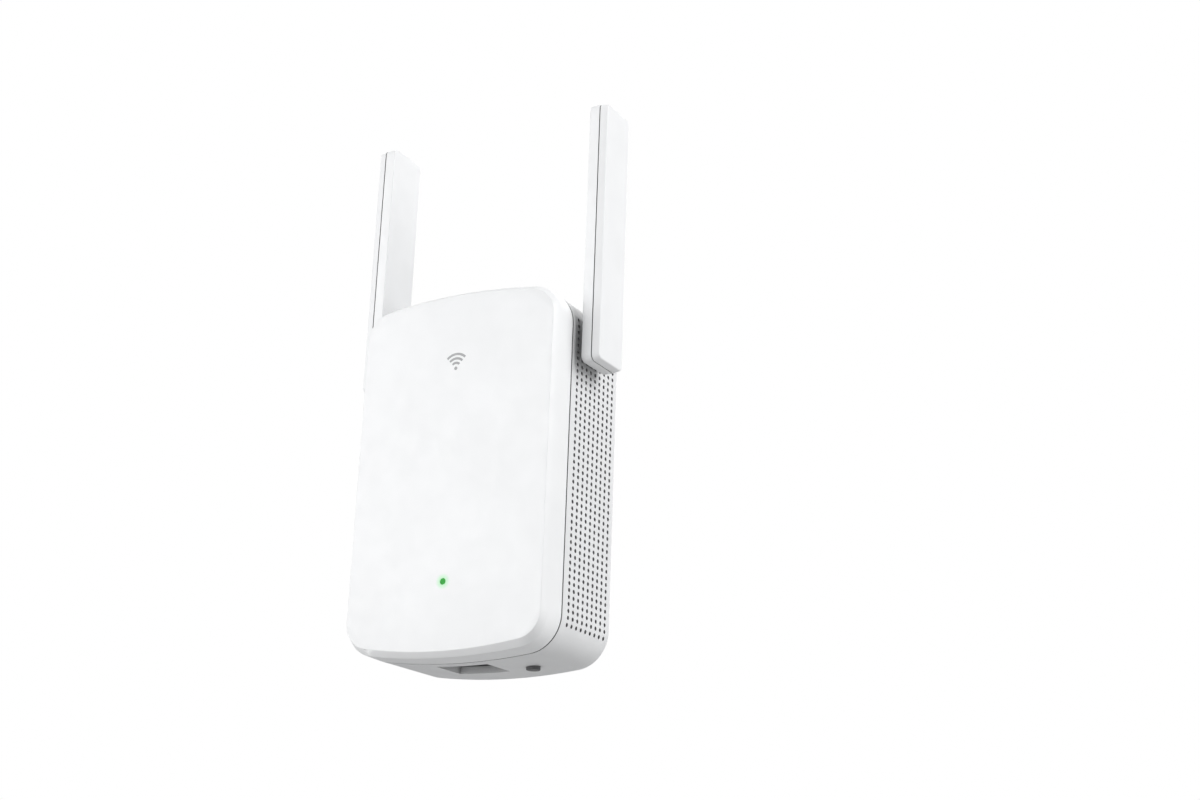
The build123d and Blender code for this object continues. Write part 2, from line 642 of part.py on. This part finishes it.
def antenna_lead():
    """The coax inside the case, from the end of the neck to the main board."""
    points = [
        (NECK_END_X + 0.1, PIVOT_Y, PIVOT_Z),
        (25.2, PIVOT_Y, 14.5),
        (24.6, BOARD_Y - 7.6, 4.0),
        (25.2, BOARD_Y - 6.3, -14.0),
        (26.0, BOARD_Y - 5.1, -30.0),
        (26.0, BOARD_Y - 4.5, -40.0),
        (26.0, BOARD_Y - 1.8, -44.0),
    ]
    return wire(COAX_RADIUS, Spline(points))


def antenna_sockets():
    return [tube(1.0, 0.35, (side * 26.0, BOARD_Y, -44.0), FORWARD, 1.2) for side in (-1, 1)]


def pivot_washer():
    inner = PIVOT_BOSS_X - RUNNING_FIT
    return tube(WASHER_RADIUS, NECK_RADIUS + RUNNING_FIT, (inner, PIVOT_Y, PIVOT_Z), (-1, 0, 0), 0.6)


def pivot_clip():
    """A spring clip in the neck's groove, open at the bottom."""
    width = CLIP_X[1] - CLIP_X[0]
    clip = tube(CLIP_RADIUS, GROOVE_RADIUS + RUNNING_FIT, (CLIP_X[0], PIVOT_Y, PIVOT_Z), RIGHT, width)
    return clip - block((20, 40), around(PIVOT_Y, CLIP_OPENING), (PIVOT_Z - 10, PIVOT_Z - 1))


ANTENNA_PARTS = {
    "antenna_inner_shell": antenna_inner_shell,
    "antenna_outer_shell": antenna_outer_shell,
    "antenna_element": antenna_element,
    "antenna_cable": antenna_cable,
    "antenna_lead": antenna_lead,
    "pivot_washer": pivot_washer,
    "pivot_clip": pivot_clip,
}


def main_board_parts():
    """The parts of the radio and processor side, on the main board."""
    inductors = [chip(around(x, 2), (-29.6, -25.6), 2.0, 0.3) for x in (12, 19)]
    return {
        "processor": chip((-20.5, -8.5), (-46, -34), 1.2),
        "memory_chip": chip((-7.2, 0.8), (-46, -34), 1.1),
        "radio_chip": chip((9, 18), (-46, -37), 0.9),
        "flash_chip": chip((-12, -6.5), (-44, -38.5), 1.8, rear=True),
        "crystal": chip((4, 7.2), (-30.4, -27.9), 0.8),
        "power_inductors": inductors,
        "board_capacitors": [standing_can(3.15, -20, -55, 5.8), standing_can(3.15, 20, -58, 5.8)],
        "network_transformer": chip((-22.5, -11), (-70, -60), 5.0, 0.3),
        "soc_shield_can": shield_can(*SOC_CAN),
        "radio_shield_can": shield_can(*RADIO_CAN),
        "thermal_pads": thermal_pads(),
        "heat_sink": heat_sink(),
        "heat_sink_tape": heat_sink_tape(),
        "antenna_sockets": antenna_sockets(),
        "status_light": status_light(),
    }


def all_parts():
    parts = {
        "front_cover": front_cover(),
        "rear_shell": rear_shell(),
        "plug_base": plug_base(),
        "plug_pins": plug_pins(),
        "plug_base_screws": plug_base_screws(),
        "rating_label": block((-23.5, 23.5), (REAR_Y - 0.3, REAR_Y - 0.12), (-69.5, -30.5)),
        "main_board": main_board(),
        "power_board": power_board(),
        "board_screws": board_screws(),
        "insulation_sheet": insulation_sheet(),
        "board_leads": board_leads(),
        "ethernet_jack": ethernet_jack(),
        "ethernet_contacts": ethernet_contacts(),
        "wps_button": wps_button(),
        "switch_body": switch_body(),
        "switch_plunger": switch_plunger(),
        "light_pipe": light_pipe(),
        **power_parts(),
        **transformer_parts(),
        **main_board_parts(),
    }
    for name, make in ANTENNA_PARTS.items():
        right = make()
        parts["right_" + name] = right
        parts["left_" + name] = mirror(right, Plane.YZ)
    return parts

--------

• Aim of the exercise
Only the lines from the start of the data to the line holding "PIVOT_Z - 1))" are wanted; return them exactly, both ends included.

• The output
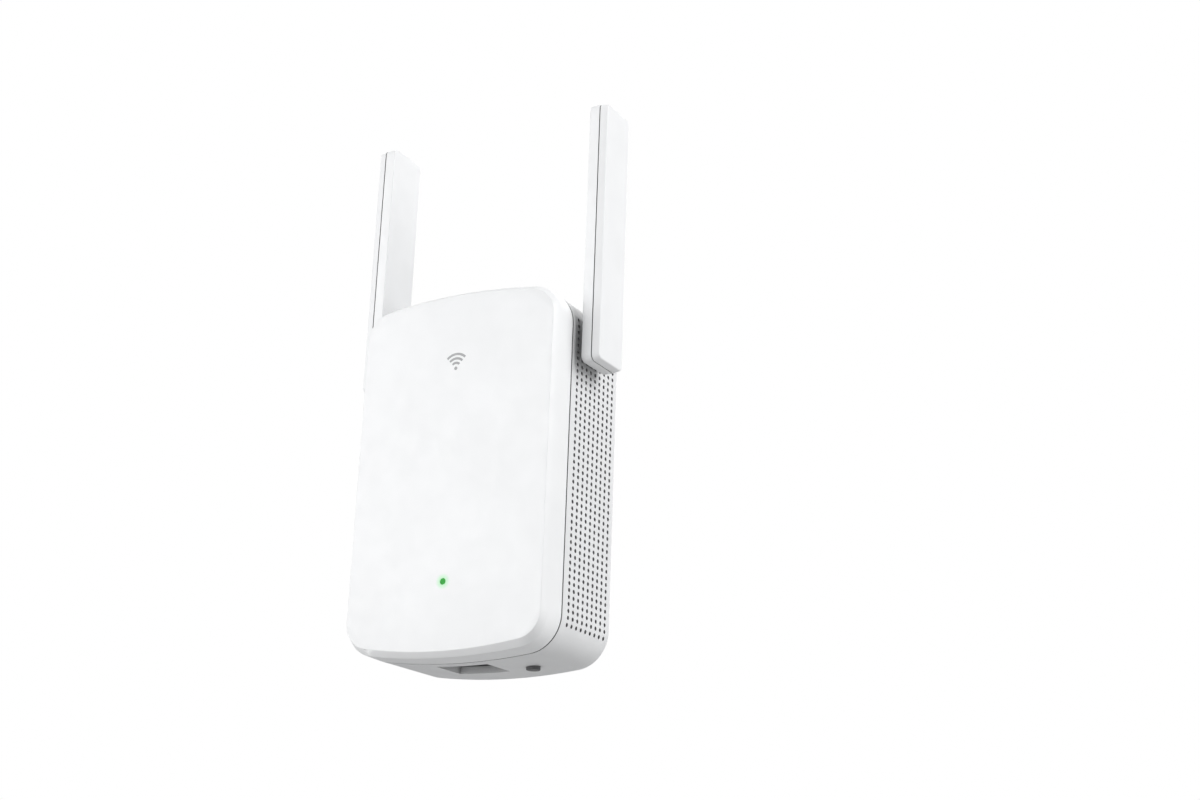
The build123d and Blender code for this object continues. Write part 2, from line 642 of part.py on. This part finishes it.
def antenna_lead():
    """The coax inside the case, from the end of the neck to the main board."""
    points = [
        (NECK_END_X + 0.1, PIVOT_Y, PIVOT_Z),
        (25.2, PIVOT_Y, 14.5),
        (24.6, BOARD_Y - 7.6, 4.0),
        (25.2, BOARD_Y - 6.3, -14.0),
        (26.0, BOARD_Y - 5.1, -30.0),
        (26.0, BOARD_Y - 4.5, -40.0),
        (26.0, BOARD_Y - 1.8, -44.0),
    ]
    return wire(COAX_RADIUS, Spline(points))


def antenna_sockets():
    return [tube(1.0, 0.35, (side * 26.0, BOARD_Y, -44.0), FORWARD, 1.2) for side in (-1, 1)]


def pivot_washer():
    inner = PIVOT_BOSS_X - RUNNING_FIT
    return tube(WASHER_RADIUS, NECK_RADIUS + RUNNING_FIT, (inner, PIVOT_Y, PIVOT_Z), (-1, 0, 0), 0.6)


def pivot_clip():
    """A spring clip in the neck's groove, open at the bottom."""
    width = CLIP_X[1] - CLIP_X[0]
    clip = tube(CLIP_RADIUS, GROOVE_RADIUS + RUNNING_FIT, (CLIP_X[0], PIVOT_Y, PIVOT_Z), RIGHT, width)
    return clip - block((20, 40), around(PIVOT_Y, CLIP_OPENING), (PIVOT_Z - 10, PIVOT_Z - 1))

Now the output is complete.